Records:
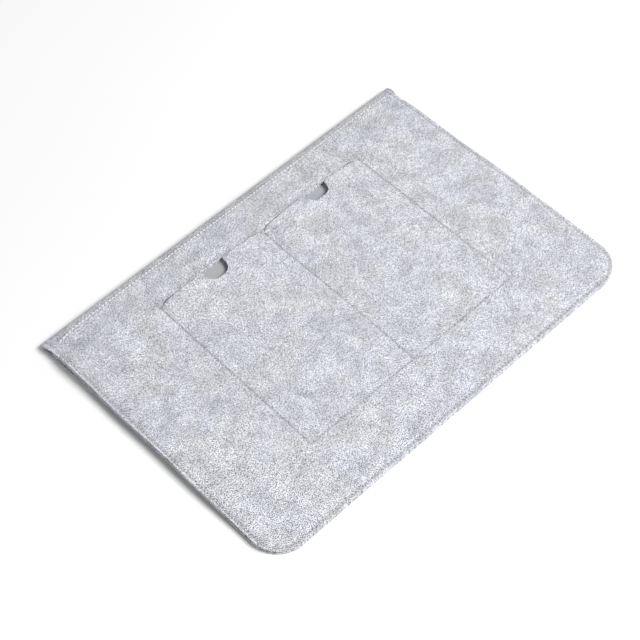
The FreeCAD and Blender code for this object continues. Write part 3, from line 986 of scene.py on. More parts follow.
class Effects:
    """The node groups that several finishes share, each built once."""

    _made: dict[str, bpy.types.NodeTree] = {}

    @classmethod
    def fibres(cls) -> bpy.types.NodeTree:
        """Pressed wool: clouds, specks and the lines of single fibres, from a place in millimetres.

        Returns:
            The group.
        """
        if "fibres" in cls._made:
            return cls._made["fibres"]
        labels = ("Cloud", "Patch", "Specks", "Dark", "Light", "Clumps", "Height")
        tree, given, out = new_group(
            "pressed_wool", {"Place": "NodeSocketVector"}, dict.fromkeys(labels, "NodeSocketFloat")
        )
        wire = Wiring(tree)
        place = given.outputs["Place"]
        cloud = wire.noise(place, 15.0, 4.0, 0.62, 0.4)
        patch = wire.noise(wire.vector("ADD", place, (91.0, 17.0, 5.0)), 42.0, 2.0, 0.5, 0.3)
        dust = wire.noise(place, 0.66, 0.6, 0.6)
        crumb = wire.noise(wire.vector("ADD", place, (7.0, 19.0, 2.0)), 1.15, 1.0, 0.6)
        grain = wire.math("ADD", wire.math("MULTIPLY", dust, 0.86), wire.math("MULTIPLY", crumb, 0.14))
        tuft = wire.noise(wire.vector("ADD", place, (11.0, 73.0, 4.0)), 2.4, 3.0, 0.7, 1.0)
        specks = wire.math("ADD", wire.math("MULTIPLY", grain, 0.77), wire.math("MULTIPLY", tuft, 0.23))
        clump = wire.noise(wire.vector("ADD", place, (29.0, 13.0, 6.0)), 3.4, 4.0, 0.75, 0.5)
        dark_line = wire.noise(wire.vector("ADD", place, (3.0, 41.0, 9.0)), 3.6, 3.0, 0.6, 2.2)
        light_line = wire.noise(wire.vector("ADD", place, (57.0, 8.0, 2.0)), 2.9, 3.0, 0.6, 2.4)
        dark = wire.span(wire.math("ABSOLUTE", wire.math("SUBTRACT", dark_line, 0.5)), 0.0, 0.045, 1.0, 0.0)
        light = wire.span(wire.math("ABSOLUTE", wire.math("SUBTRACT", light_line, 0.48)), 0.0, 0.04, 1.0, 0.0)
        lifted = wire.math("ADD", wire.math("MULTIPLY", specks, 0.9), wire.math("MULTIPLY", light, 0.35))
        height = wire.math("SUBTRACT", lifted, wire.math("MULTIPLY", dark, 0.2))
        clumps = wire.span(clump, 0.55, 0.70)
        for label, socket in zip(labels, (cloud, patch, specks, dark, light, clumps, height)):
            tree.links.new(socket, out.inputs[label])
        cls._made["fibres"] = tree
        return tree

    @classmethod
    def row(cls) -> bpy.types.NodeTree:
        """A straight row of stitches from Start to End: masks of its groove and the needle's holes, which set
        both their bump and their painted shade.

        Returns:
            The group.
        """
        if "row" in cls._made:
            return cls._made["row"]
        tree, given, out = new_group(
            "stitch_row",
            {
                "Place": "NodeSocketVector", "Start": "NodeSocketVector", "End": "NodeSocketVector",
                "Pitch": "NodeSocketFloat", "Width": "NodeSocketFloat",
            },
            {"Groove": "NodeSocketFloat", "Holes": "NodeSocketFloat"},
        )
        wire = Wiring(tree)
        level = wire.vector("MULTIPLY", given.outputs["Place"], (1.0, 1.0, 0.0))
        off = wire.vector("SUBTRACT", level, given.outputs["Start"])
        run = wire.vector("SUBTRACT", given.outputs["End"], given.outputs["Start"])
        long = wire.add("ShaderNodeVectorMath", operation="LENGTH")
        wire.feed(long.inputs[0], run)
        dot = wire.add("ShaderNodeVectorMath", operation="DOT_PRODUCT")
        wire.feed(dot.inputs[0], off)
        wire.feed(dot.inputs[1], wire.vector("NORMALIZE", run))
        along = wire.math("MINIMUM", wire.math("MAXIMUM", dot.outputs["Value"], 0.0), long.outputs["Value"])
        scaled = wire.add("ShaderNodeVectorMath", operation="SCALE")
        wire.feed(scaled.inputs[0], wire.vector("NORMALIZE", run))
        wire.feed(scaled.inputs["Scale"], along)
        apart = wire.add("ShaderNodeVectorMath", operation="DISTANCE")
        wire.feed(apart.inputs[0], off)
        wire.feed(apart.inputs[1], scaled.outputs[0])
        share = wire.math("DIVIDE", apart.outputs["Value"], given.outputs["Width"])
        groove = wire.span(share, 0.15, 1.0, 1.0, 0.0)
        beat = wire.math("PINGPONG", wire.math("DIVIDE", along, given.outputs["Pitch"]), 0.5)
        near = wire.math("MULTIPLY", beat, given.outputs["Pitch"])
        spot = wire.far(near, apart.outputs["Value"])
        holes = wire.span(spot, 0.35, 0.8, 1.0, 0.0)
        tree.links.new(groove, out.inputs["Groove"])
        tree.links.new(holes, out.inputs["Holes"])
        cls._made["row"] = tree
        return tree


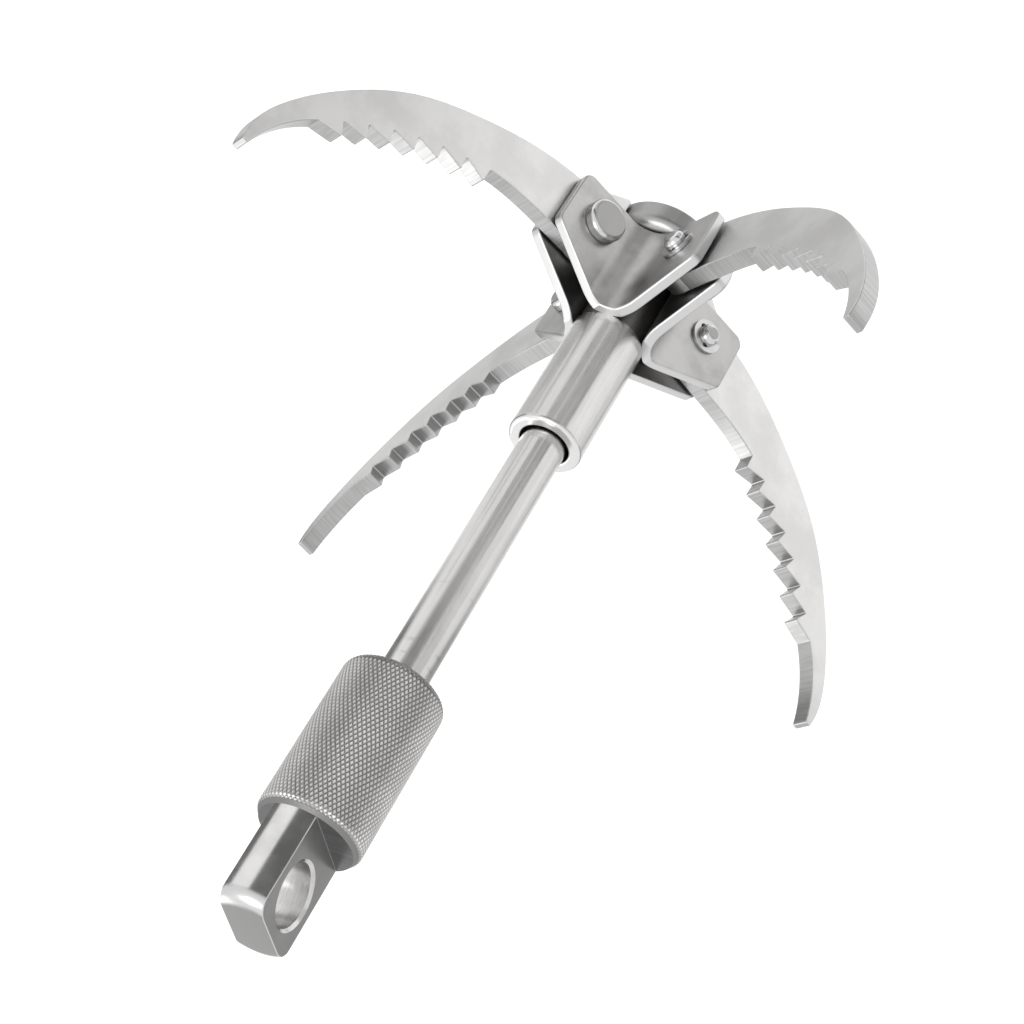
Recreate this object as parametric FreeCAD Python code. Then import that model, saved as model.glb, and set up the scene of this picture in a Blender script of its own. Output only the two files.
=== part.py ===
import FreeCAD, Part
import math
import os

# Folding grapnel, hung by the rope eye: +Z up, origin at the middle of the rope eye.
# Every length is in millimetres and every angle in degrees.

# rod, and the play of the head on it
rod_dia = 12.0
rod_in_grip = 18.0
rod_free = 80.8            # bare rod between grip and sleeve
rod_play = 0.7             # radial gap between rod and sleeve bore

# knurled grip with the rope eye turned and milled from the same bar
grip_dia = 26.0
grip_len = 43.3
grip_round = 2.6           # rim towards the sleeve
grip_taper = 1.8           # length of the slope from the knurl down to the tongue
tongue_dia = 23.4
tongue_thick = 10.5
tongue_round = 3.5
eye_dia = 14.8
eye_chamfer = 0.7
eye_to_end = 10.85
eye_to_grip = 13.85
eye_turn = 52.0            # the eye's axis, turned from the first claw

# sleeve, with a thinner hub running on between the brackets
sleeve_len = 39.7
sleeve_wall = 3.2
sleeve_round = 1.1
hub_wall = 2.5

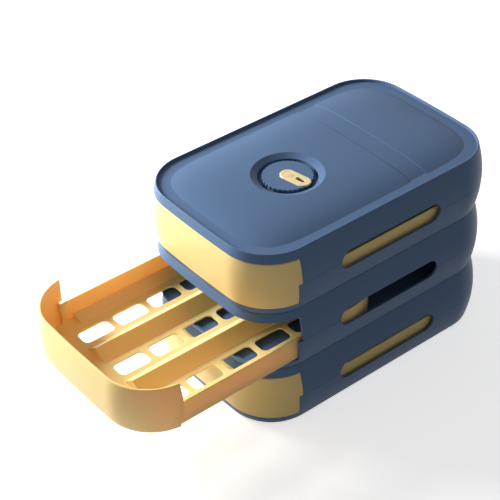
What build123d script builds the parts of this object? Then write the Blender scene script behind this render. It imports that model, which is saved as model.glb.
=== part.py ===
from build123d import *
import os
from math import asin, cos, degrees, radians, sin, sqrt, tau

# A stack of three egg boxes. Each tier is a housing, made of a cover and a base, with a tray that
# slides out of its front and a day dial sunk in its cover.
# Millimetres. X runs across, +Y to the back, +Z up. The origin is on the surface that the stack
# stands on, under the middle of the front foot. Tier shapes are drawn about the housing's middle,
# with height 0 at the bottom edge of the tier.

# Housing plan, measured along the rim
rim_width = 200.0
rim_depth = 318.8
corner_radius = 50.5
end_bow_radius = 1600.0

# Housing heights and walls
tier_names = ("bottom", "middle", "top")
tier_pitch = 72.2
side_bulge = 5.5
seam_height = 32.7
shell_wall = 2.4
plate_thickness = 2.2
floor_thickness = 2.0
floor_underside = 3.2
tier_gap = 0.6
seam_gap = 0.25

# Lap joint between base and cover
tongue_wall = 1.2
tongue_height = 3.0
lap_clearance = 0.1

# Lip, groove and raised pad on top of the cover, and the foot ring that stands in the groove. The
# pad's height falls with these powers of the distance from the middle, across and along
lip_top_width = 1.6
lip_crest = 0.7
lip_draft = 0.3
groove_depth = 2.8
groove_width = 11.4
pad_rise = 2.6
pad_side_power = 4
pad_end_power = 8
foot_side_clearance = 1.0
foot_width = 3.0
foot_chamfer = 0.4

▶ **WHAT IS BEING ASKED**
Output the lines above verbatim and in full.

▶ **FULL RESPONSE**
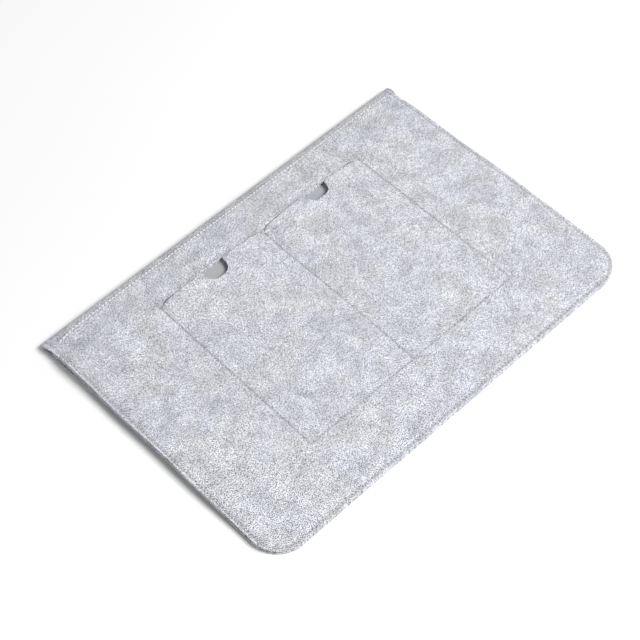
The FreeCAD and Blender code for this object continues. Write part 3, from line 986 of scene.py on. More parts follow.
class Effects:
    """The node groups that several finishes share, each built once."""

    _made: dict[str, bpy.types.NodeTree] = {}

    @classmethod
    def fibres(cls) -> bpy.types.NodeTree:
        """Pressed wool: clouds, specks and the lines of single fibres, from a place in millimetres.

        Returns:
            The group.
        """
        if "fibres" in cls._made:
            return cls._made["fibres"]
        labels = ("Cloud", "Patch", "Specks", "Dark", "Light", "Clumps", "Height")
        tree, given, out = new_group(
            "pressed_wool", {"Place": "NodeSocketVector"}, dict.fromkeys(labels, "NodeSocketFloat")
        )
        wire = Wiring(tree)
        place = given.outputs["Place"]
        cloud = wire.noise(place, 15.0, 4.0, 0.62, 0.4)
        patch = wire.noise(wire.vector("ADD", place, (91.0, 17.0, 5.0)), 42.0, 2.0, 0.5, 0.3)
        dust = wire.noise(place, 0.66, 0.6, 0.6)
        crumb = wire.noise(wire.vector("ADD", place, (7.0, 19.0, 2.0)), 1.15, 1.0, 0.6)
        grain = wire.math("ADD", wire.math("MULTIPLY", dust, 0.86), wire.math("MULTIPLY", crumb, 0.14))
        tuft = wire.noise(wire.vector("ADD", place, (11.0, 73.0, 4.0)), 2.4, 3.0, 0.7, 1.0)
        specks = wire.math("ADD", wire.math("MULTIPLY", grain, 0.77), wire.math("MULTIPLY", tuft, 0.23))
        clump = wire.noise(wire.vector("ADD", place, (29.0, 13.0, 6.0)), 3.4, 4.0, 0.75, 0.5)
        dark_line = wire.noise(wire.vector("ADD", place, (3.0, 41.0, 9.0)), 3.6, 3.0, 0.6, 2.2)
        light_line = wire.noise(wire.vector("ADD", place, (57.0, 8.0, 2.0)), 2.9, 3.0, 0.6, 2.4)
        dark = wire.span(wire.math("ABSOLUTE", wire.math("SUBTRACT", dark_line, 0.5)), 0.0, 0.045, 1.0, 0.0)
        light = wire.span(wire.math("ABSOLUTE", wire.math("SUBTRACT", light_line, 0.48)), 0.0, 0.04, 1.0, 0.0)
        lifted = wire.math("ADD", wire.math("MULTIPLY", specks, 0.9), wire.math("MULTIPLY", light, 0.35))
        height = wire.math("SUBTRACT", lifted, wire.math("MULTIPLY", dark, 0.2))
        clumps = wire.span(clump, 0.55, 0.70)
        for label, socket in zip(labels, (cloud, patch, specks, dark, light, clumps, height)):
            tree.links.new(socket, out.inputs[label])
        cls._made["fibres"] = tree
        return tree

    @classmethod
    def row(cls) -> bpy.types.NodeTree:
        """A straight row of stitches from Start to End: masks of its groove and the needle's holes, which set
        both their bump and their painted shade.

        Returns:
            The group.
        """
        if "row" in cls._made:
            return cls._made["row"]
        tree, given, out = new_group(
            "stitch_row",
            {
                "Place": "NodeSocketVector", "Start": "NodeSocketVector", "End": "NodeSocketVector",
                "Pitch": "NodeSocketFloat", "Width": "NodeSocketFloat",
            },
            {"Groove": "NodeSocketFloat", "Holes": "NodeSocketFloat"},
        )
        wire = Wiring(tree)
        level = wire.vector("MULTIPLY", given.outputs["Place"], (1.0, 1.0, 0.0))
        off = wire.vector("SUBTRACT", level, given.outputs["Start"])
        run = wire.vector("SUBTRACT", given.outputs["End"], given.outputs["Start"])
        long = wire.add("ShaderNodeVectorMath", operation="LENGTH")
        wire.feed(long.inputs[0], run)
        dot = wire.add("ShaderNodeVectorMath", operation="DOT_PRODUCT")
        wire.feed(dot.inputs[0], off)
        wire.feed(dot.inputs[1], wire.vector("NORMALIZE", run))
        along = wire.math("MINIMUM", wire.math("MAXIMUM", dot.outputs["Value"], 0.0), long.outputs["Value"])
        scaled = wire.add("ShaderNodeVectorMath", operation="SCALE")
        wire.feed(scaled.inputs[0], wire.vector("NORMALIZE", run))
        wire.feed(scaled.inputs["Scale"], along)
        apart = wire.add("ShaderNodeVectorMath", operation="DISTANCE")
        wire.feed(apart.inputs[0], off)
        wire.feed(apart.inputs[1], scaled.outputs[0])
        share = wire.math("DIVIDE", apart.outputs["Value"], given.outputs["Width"])
        groove = wire.span(share, 0.15, 1.0, 1.0, 0.0)
        beat = wire.math("PINGPONG", wire.math("DIVIDE", along, given.outputs["Pitch"]), 0.5)
        near = wire.math("MULTIPLY", beat, given.outputs["Pitch"])
        spot = wire.far(near, apart.outputs["Value"])
        holes = wire.span(spot, 0.35, 0.8, 1.0, 0.0)
        tree.links.new(groove, out.inputs["Groove"])
        tree.links.new(holes, out.inputs["Holes"])
        cls._made["row"] = tree
        return tree


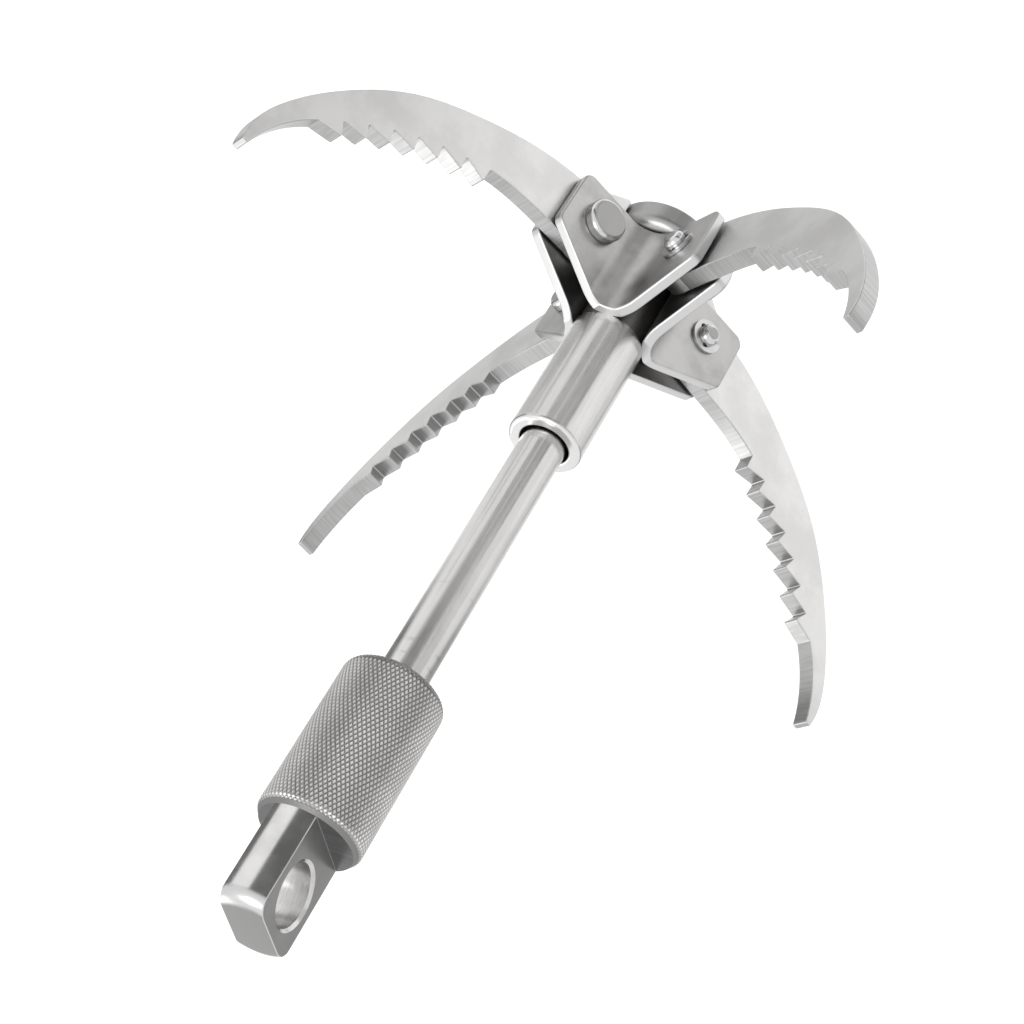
Recreate this object as parametric FreeCAD Python code. Then import that model, saved as model.glb, and set up the scene of this picture in a Blender script of its own. Output only the two files.
=== part.py ===
import FreeCAD, Part
import math
import os

# Folding grapnel, hung by the rope eye: +Z up, origin at the middle of the rope eye.
# Every length is in millimetres and every angle in degrees.

# rod, and the play of the head on it
rod_dia = 12.0
rod_in_grip = 18.0
rod_free = 80.8            # bare rod between grip and sleeve
rod_play = 0.7             # radial gap between rod and sleeve bore

# knurled grip with the rope eye turned and milled from the same bar
grip_dia = 26.0
grip_len = 43.3
grip_round = 2.6           # rim towards the sleeve
grip_taper = 1.8           # length of the slope from the knurl down to the tongue
tongue_dia = 23.4
tongue_thick = 10.5
tongue_round = 3.5
eye_dia = 14.8
eye_chamfer = 0.7
eye_to_end = 10.85
eye_to_grip = 13.85
eye_turn = 52.0            # the eye's axis, turned from the first claw

# sleeve, with a thinner hub running on between the brackets
sleeve_len = 39.7
sleeve_wall = 3.2
sleeve_round = 1.1
hub_wall = 2.5

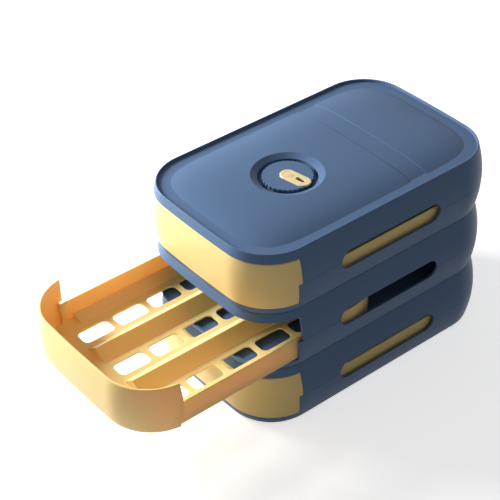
What build123d script builds the parts of this object? Then write the Blender scene script behind this render. It imports that model, which is saved as model.glb.
=== part.py ===
from build123d import *
import os
from math import asin, cos, degrees, radians, sin, sqrt, tau

# A stack of three egg boxes. Each tier is a housing, made of a cover and a base, with a tray that
# slides out of its front and a day dial sunk in its cover.
# Millimetres. X runs across, +Y to the back, +Z up. The origin is on the surface that the stack
# stands on, under the middle of the front foot. Tier shapes are drawn about the housing's middle,
# with height 0 at the bottom edge of the tier.

# Housing plan, measured along the rim
rim_width = 200.0
rim_depth = 318.8
corner_radius = 50.5
end_bow_radius = 1600.0

# Housing heights and walls
tier_names = ("bottom", "middle", "top")
tier_pitch = 72.2
side_bulge = 5.5
seam_height = 32.7
shell_wall = 2.4
plate_thickness = 2.2
floor_thickness = 2.0
floor_underside = 3.2
tier_gap = 0.6
seam_gap = 0.25

# Lap joint between base and cover
tongue_wall = 1.2
tongue_height = 3.0
lap_clearance = 0.1

# Lip, groove and raised pad on top of the cover, and the foot ring that stands in the groove. The
# pad's height falls with these powers of the distance from the middle, across and along
lip_top_width = 1.6
lip_crest = 0.7
lip_draft = 0.3
groove_depth = 2.8
groove_width = 11.4
pad_rise = 2.6
pad_side_power = 4
pad_end_power = 8
foot_side_clearance = 1.0
foot_width = 3.0
foot_chamfer = 0.4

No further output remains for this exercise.